Но Нору терзала неуверенность из-за бесплодия, и она допросила Стивена. Она ожидала отрицания или признания вины и просьбы о прощении, но не получила ни того ни другого. Она ужаснулась. Стивен полностью признал вину и, как честный человек, сказал, что съедет. Сказал и сделал. Через шесть месяцев она узнала от него, что Кэрол беременна. Тогда-то Нора и решила перебраться в Венецию.
Она отвернулась от зеркала, посмотрела на собранные вещи и в сотый раз подумала, правильно ли поступает.
Это как на грех уже случилось, несмотря на то что Нора старательно избегала появляться около больницы. Но однажды она встретила их просто так, на Хит,[15]
когда совершала пробежку. Она не хотела останавливаться и не остановилась бы, если б не пыталась поддерживать цивилизованные отношения со Стивеном в процессе раздела «Бельмонта». Стивен и Кэрол шли, взявшись за руки. На них были одинаковые прогулочные костюмы, оба выглядели счастливыми и безмятежными. Беременность Кэрол бросалась в глаза. Нора вспотела от бега и смущения. Они обменялись парой неловких фраз о погоде и продаже особняка, и Нора побежала дальше, плача всю дорогу до дома. Слезы затекли ей в уши. И все же Стивен поступил милосердно — отдал ей дом. Повел себя достойно, подумала Нора.Продажа дома дала ей свободу. Теперь она могла пуститься в авантюру… или совершить ошибку. О своих планах она не рассказала никому, даже матери, Элинор. Матери особенно. Мать не любила Венецию.
Элинор Манин занималась наукой, посвятила себя искусству Возрождения. В семидесятых годах прошлого века Королевский лондонский колледж направил ее по студенческому обмену в Ка'Фоскари, университет Венеции. Она отвергла ухаживания профессоров Оксфорда и Кембриджа и влюбилась в Бруно Манина только потому, что тот словно сошел с картины.
Элинор видела его каждый день на 52-м маршруте. Вапоретто, речной трамвайчик, доставлял ее из Лидо,[16]

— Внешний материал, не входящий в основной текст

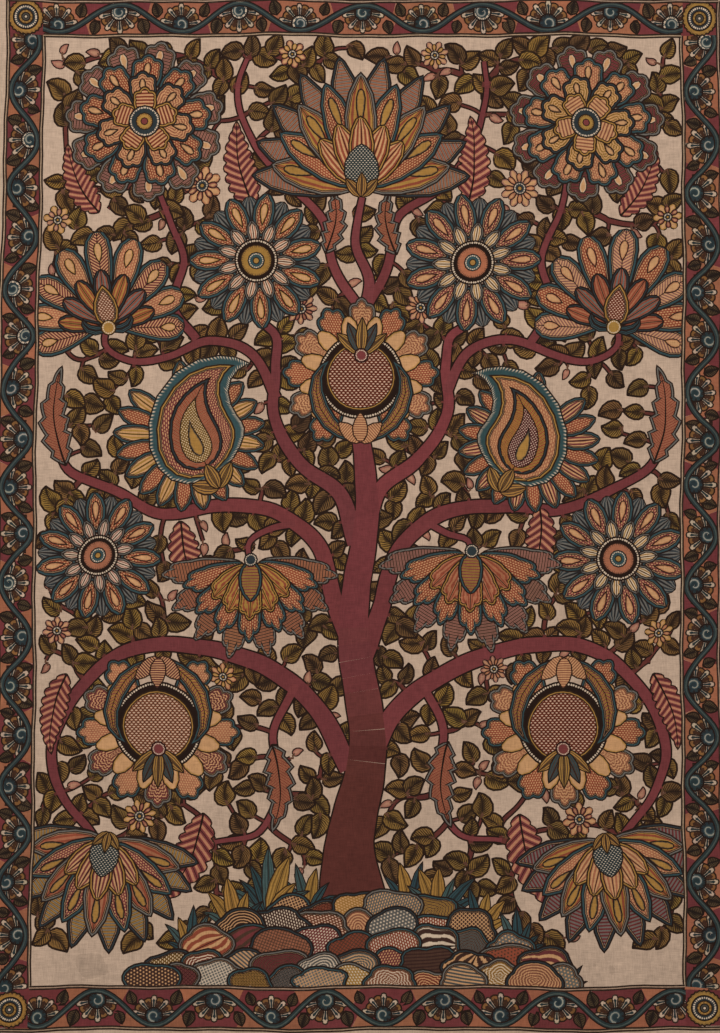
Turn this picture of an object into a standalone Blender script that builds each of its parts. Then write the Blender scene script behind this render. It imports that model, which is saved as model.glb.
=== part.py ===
"""Kalamkari panel: one length of plain cotton cloth, painted and dyed, lying face up on a flat surface.

Metres, +Z up. The cloth's width runs along X and its length along Y, with the top of the painting
towards +Y. The origin is at the middle of the cloth's box, on the surface that it lies on.
"""

import bpy
import numpy as np
from math import radians

# Driving dimensions of the cut cloth, in metres. It was cut and drawn a little out of square.
TOP_WIDTH = 1.112
BOTTOM_WIDTH = 1.141
LENGTH = 1.592
TOP_SHIFT = 0.010  # how far the top edge's middle lies to the right of the bottom edge's middle

# The solid's thickness over the open cloth and over the turned hem.
CLOTH_THICK = 0.0010
HEM_THICK = 0.0020
HEM_WIDTH = 0.009
HEM_STEP = 0.002  # the width over which the hem's extra layers rise

# The cloth's edges wander by a few millimetres: how far, and how many waves along each side.
SIDE_WANDER = 0.0030
SIDE_WAVES = 1.5
END_WANDER = 0.0018
END_WAVES = 2.6

# The grid of the solid, in cells across and along between the hems.
CELLS_ACROSS = 26
CELLS_ALONG = 36

# Low swells where the cloth stands off the surface: middle x and y, length, direction in degrees
# from +X, width and height.
SWELLS = (
    # x      y      length  turn  width  height
    (-0.43, 0.66, 0.34, 38, 0.110, 0.0034),
    (0.44, 0.58, 0.30, 128, 0.120, 0.0030),
    (-0.50, -0.12, 0.42, 84, 0.100, 0.0026),
    (0.49, -0.20, 0.38, 97, 0.110, 0.0030),
    (-0.36, -0.69, 0.36, 158, 0.115, 0.0032),
    (0.33, -0.71, 0.32, 24, 0.120, 0.0028),
    (0.06, 0.73, 0.30, 4, 0.100, 0.0022),
)


def stations(cells, length):
    """Shares from 0 to 1 along one direction: even cells, with a hem's width and step at each end."""
    step_in = (HEM_WIDTH + HEM_STEP) / length
    hem_in = HEM_WIDTH / length
    inner = np.linspace(step_in, 1 - step_in, cells + 1)
    return np.concatenate([[0, hem_in], inner, [1 - hem_in, 1]])


def cloth_outline(across, along):
    """The place in x and y of a point given as shares of the width and of the length.

    Each row is straight between the two sides. The sides lean from the bottom width to the top
    width, and all four edges wander as sine waves that fade towards the middle of the cloth.
    """
    width = BOTTOM_WIDTH + (TOP_WIDTH - BOTTOM_WIDTH) * along
    middle = TOP_SHIFT * (along - 0.5)
    side = 2 * across - 1
    end = 2 * along - 1
    wander_x = SIDE_WANDER * np.sin(2 * np.pi * SIDE_WAVES * along + side) * side**2
    wander_y = END_WANDER * np.sin(2 * np.pi * END_WAVES * across + 2 * end) * end**2
    x = middle + side * width / 2 + wander_x
    y = end * LENGTH / 2 + wander_y
    return x, y


def swell_height(x, y):
    """How far the cloth stands off the surface: each swell is a rounded ridge that ends softly."""
    lift = np.zeros_like(x)
    for middle_x, middle_y, length, turn, width, height in SWELLS:
        c, s = np.cos(radians(turn)), np.sin(radians(turn))
        along = ((x - middle_x) * c + (y - middle_y) * s) / (length / 2)
        across = ((y - middle_y) * c - (x - middle_x) * s) / (width / 2)
        inside = np.clip(1 - along**2 - across**2, 0, None)
        lift = np.maximum(lift, height * inside**1.5)
    return lift


def cloth_material():
    """Cotton dyed in browns and olives, as the whole cloth reads from a few steps away."""
    material = bpy.data.materials.new("dyed_cotton")
    material.use_nodes = True
    shader = material.node_tree.nodes["Principled BSDF"]
    shader.inputs["Base Color"].default_value = (0.20, 0.12, 0.08, 1)
    shader.inputs["Roughness"].default_value = 0.9
    shader.inputs["Metallic"].default_value = 0.0
    return material


def shape_sheet(mesh, across, along):
    """Moves a flat grid's vertices, which run row by row, to the cloth's outline and swells."""
    rows, columns = np.meshgrid(along, across, indexing="ij")
    x, y = cloth_outline(columns, rows)
    x -= (x.min() + x.max()) / 2
    y -= (y.min() + y.max()) / 2
    places = np.stack([x, y, swell_height(x, y)], axis=-1).reshape(-1)
    mesh.vertices.foreach_set("co", places)
    mesh.update()


def mark_hem(cloth, across, along):
    """Puts the vertices of the turned hem, round all four edges, in a vertex group."""
    hem = cloth.vertex_groups.new(name="hem")
    columns = len(across)
    edge_rows = {0, 1, len(along) - 2, len(along) - 1}
    edge_columns = {0, 1, columns - 2, columns - 1}
    marked = [
        row * columns + column
        for row in range(len(along))
        for column in range(columns)
        if row in edge_rows or column in edge_columns
    ]
    hem.add(marked, 1.0, "REPLACE")


def make_cloth(collection):
    """The panel's one piece of cloth, with its hem as a part of it."""
    across = stations(CELLS_ACROSS, (TOP_WIDTH + BOTTOM_WIDTH) / 2)
    along = stations(CELLS_ALONG, LENGTH)
    bpy.ops.mesh.primitive_grid_add(
        x_subdivisions=len(across) - 1, y_subdivisions=len(along) - 1, size=1
    )
    cloth = bpy.context.active_object
    cloth.name = cloth.data.name = "painted_cloth"
    shape_sheet(cloth.data, across, along)
    mark_hem(cloth, across, along)
    cloth.data.materials.append(cloth_material())

    thickness = cloth.modifiers.new("thickness", "SOLIDIFY")
    thickness.thickness = HEM_THICK
    thickness.offset = 1
    thickness.vertex_group = "hem"
    thickness.thickness_vertex_group = CLOTH_THICK / HEM_THICK

    for holder in list(cloth.users_collection):
        holder.objects.unlink(cloth)
    collection.objects.link(cloth)


def main():
    for thing in list(bpy.data.objects):
        bpy.data.objects.remove(thing)
    panel = bpy.data.collections.new("kalamkari_panel")
    bpy.context.scene.collection.children.link(panel)
    make_cloth(panel)


main()
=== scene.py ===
"""Kalamkari panel: hand-loomed cotton, drawn with a pen and painted with dyes, lying face up.

Metres, +Z up. The painting is drawn flat first, in painting coordinates: x across the cloth and y
along it, from the cloth's middle. It is then laid on the cloth's own outline and low swells.
"""

from math import cos, pi, radians, sin

import bpy
import numpy as np
from mathutils.geometry import delaunay_2d_cdt
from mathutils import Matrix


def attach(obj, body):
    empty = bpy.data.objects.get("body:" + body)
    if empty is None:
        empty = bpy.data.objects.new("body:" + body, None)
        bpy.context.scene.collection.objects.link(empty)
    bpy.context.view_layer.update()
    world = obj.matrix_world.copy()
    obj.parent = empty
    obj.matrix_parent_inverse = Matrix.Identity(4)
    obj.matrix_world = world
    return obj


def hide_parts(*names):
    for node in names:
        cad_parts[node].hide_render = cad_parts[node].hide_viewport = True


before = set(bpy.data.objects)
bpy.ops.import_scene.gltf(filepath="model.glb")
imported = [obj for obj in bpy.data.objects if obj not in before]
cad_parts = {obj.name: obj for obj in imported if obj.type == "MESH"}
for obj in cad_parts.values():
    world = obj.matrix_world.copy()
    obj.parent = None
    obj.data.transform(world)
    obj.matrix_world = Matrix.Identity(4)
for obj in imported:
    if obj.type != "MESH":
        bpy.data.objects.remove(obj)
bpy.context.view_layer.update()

# The cut of the cloth. The panel is one length of plain cotton, cut a little out of square: the sides
# lean and all four edges wander. It lies flat but for a few low swells near its edges, and the
# narrow hem round it is turned twice, so that it is thicker there.
TOP_WIDTH = 1.112
BOTTOM_WIDTH = 1.141
MEAN_WIDTH = (TOP_WIDTH + BOTTOM_WIDTH) / 2
LENGTH = 1.592
TOP_SHIFT = 0.010
SIDE_WANDER = 0.0030
SIDE_WAVES = 1.5
END_WANDER = 0.0018
END_WAVES = 2.6
CLOTH_TOP = 0.0010
HEM_TOP = 0.0020
HEM_WIDTH = 0.009
HEM_STEP = 0.002
LONG_STRAY = 0.0011
SHORT_STRAY = 0.0005
STRAY_FADE = 0.020
SWELLS = (
    # x      y      length  turn  width  height
    (-0.43, 0.66, 0.34, 38, 0.110, 0.0034),
    (0.44, 0.58, 0.30, 128, 0.120, 0.0030),
    (-0.50, -0.12, 0.42, 84, 0.100, 0.0026),
    (0.49, -0.20, 0.38, 97, 0.110, 0.0030),
    (-0.36, -0.69, 0.36, 158, 0.115, 0.0032),
    (0.33, -0.71, 0.32, 24, 0.120, 0.0028),
    (0.06, 0.73, 0.30, 4, 0.100, 0.0022),
)


def cloth_outline(across, along):
    """The place in x and y of a point given as shares of the width and of the length.

    The sides lean from the bottom width to the top width, and all four edges wander as sine waves
    that fade towards the middle of the cloth.
    """
    width = BOTTOM_WIDTH + (TOP_WIDTH - BOTTOM_WIDTH) * along
    middle = TOP_SHIFT * (along - 0.5)
    side = 2 * across - 1
    end = 2 * along - 1
    wander_x = SIDE_WANDER * np.sin(2 * pi * SIDE_WAVES * along + side) * side**2
    wander_y = END_WANDER * np.sin(2 * pi * END_WAVES * across + 2 * end) * end**2
    return middle + side * width / 2 + wander_x, end * LENGTH / 2 + wander_y


def cloth_middle():
    """The middle of the box round the cloth, from points along all four edges."""
    share = np.linspace(0, 1, 400)
    left, _ = cloth_outline(0 * share, share)
    right, _ = cloth_outline(0 * share + 1, share)
    _, bottom = cloth_outline(share, 0 * share)
    _, top = cloth_outline(share, 0 * share + 1)
    return (left.min() + right.max()) / 2, (bottom.min() + top.max()) / 2


def swell_height(x, y):
    """How far the cloth stands off the surface: each swell is a rounded ridge that ends softly."""
    lift = np.zeros_like(x)
    for middle_x, middle_y, length, turn, width, height in SWELLS:
        c, s = cos(radians(turn)), sin(radians(turn))
        along = ((x - middle_x) * c + (y - middle_y) * s) / (length / 2)
        across = ((y - middle_y) * c - (x - middle_x) * s) / (width / 2)
        inside = np.clip(1 - along**2 - across**2, 0, None)
        lift = np.maximum(lift, height * inside**1.5)
    return lift


def edge_distance(x, y):
    """How far a point of the painting lies from the nearest edge of the cloth."""
    return np.minimum(MEAN_WIDTH / 2 - np.abs(x), LENGTH / 2 - np.abs(y))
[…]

где она жила, в Ка'Фоскари. Бруно работал на этом трамвайчике — на каждой остановке открывал и закрывал дверцу, привязывал и отвязывал лодку. Он пропускал грубые веревки между длинными пальцами и с кошачьей грацией прыгал с лодки на берег и обратно. Она всматривалась в его лицо: орлиный нос, аккуратная бородка, вьющиеся черные волосы — и пыталась припомнить картину, с которой он сошел. Кто написал ее — Тициан или Тьеполо? Беллини? Который Беллини? Элинор переводила взгляд с его профиля на невероятно красивые палаццо Большого канала. Неожиданно в ней вспыхнул энтузиазм, ее увлекла культура, в которой дома и люди спустя тысячелетие сохранились в неприкосновенности и выглядели так же, как в эпоху Ренессанса. Огонь, который она почувствовала, ощущение правильности, связи времен не оставляло ее, пока Бруно не обратил внимание на ее взгляды и не пригласил в бар. Восторг не пропал и когда он привел ее в многоквартирный дом в Дорсодуро[17] и уложил в постель. Восторг не ушел, даже когда Элинор обнаружила, что беременна.